Anche in quest’occasione il successo è stato eccezionale: in tre settimane sono state raccolte circa 6.000 firme e si è verificato sul campo la grande attenzione dei cittadini per il tema della scuola, la loro volontà di intervenire direttamente e il significativo dissenso con le politiche scolastiche regionali e nazionali a favore della scuola privata.

Il 16 ottobre è cessato il periodo di sospensione del procedimento che era stato avviato in seguito alla consegna delle 60.000 firme del 9 marzo e alla delibera di validità della proposta di referendum emessa l’11 aprile dall’Ufficio di Presidenza del Consiglio regionale.

La legge sui referendum prevede che di norma, cioè in via ordinaria, la consultazione si debba svolgere o nel periodo 1° novembre - 15 dicembre ovvero in quello 15 maggio - 30 giugno e che pertanto in caso di sospensione si debba procedere in funzione dell’unico vincolo previsto: l’intervallo di 120 giorni fra l’indizione e lo svolgimento.

Cessata la sospensione il procedimento doveva riprendere dal punto ove era giunto, cioè dall’obbligo di indizione il 17 ottobre per il primo giorno utile dopo 120 giorni, cioè domenica 18 febbraio 2001.

Il Comitato promotore, in assenza di segnali da parte del Presidente, ha chiesto pertanto al Presidente di procedere in tal senso con una lettera datata 4 ottobre 2000.

Il 16 ottobre sono state consegnate le 6.000 firme raccolte.

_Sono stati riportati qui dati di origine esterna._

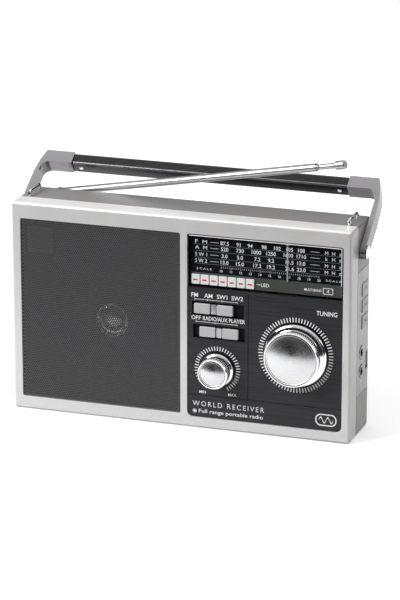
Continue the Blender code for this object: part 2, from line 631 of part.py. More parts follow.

Nonostante tale mobilitazione - e il dettato della legge - il Presidente ha emesso il decreto di indizione per il 20 maggio 2001, sostenendo che il referendum si possa svolgere “soltanto” alla prima tornata utile “normale”.

Dove sta il trucco? La legge regionale prevede che i referendum regionali non possano svolgersi nei tre mesi precedenti e successivi alle elezioni politiche nazionali.

La data del 20 maggio è quindi una data-truffa: sarà inevitabile un ulteriore rinvio a novembre 2001, cioè a più di due anni dal momento in cui i cittadini hanno sottoscritto la proposta e a quasi tre dall’approvazione della legge oggetto della consultazione.

L’obiettivo è quello di evitare a tutti i costi il pronunciamento diretto dei cittadini.

Il Presidente ha il terrore di vedere sconfessati il suo operato e la sua Giunta da un pronunciamento diretto degli elettori.

Addirittura il Sottosegretario alla P.I. Giovanni Manzini (PPI) si è permesso di dichiarare non solo che occorre adeguare la legge nazionale di parità alla legge regionale, ma che ritiene «una cosa assurda che si faccia […il referendum], lo ritengo privo di qualsiasi fondamento civile».

Tale situazione si è creata a causa dell’impostazione della legge regionale sui referendum, che non tutela i sottoscrittori, non prevedendo, come fa la legge nazionale, un organo terzo che ha il compito di risolvere le controversie fra chi deve indire e i promotori.

Penso che l’unica soluzione per difendere i diritti dei 66.000 cittadini, che hanno chiesto di decidere direttamente sul futuro della scuola pubblica, sia ricorrere all’autorità giudiziaria, chiedendole la sospensione del decreto e l’ingiunzione al Presidente dell’indizione per il 18 febbraio.

In tal modo sarebbe il Comitato promotore a introdurre nel procedimento l’organo terzo che la legge non prevede.

Questa è la proposta che faremo a tutte le forze che hanno sostenuto la raccolta di firme: verificheremo chi vuole battersi fino in fondo per il rispetto dei diritti primari, fondativi di ogni Stato che voglia chiamarsi democratico.

In ogni caso il referendum non può essere annullato e il Comitato promotore continuerà a essere il rappresentante di tutti i cittadini che hanno ritenuto la questione del futuro assetto del sistema scolastico di tale importanza da richiedere una decisione diretta degli elettori.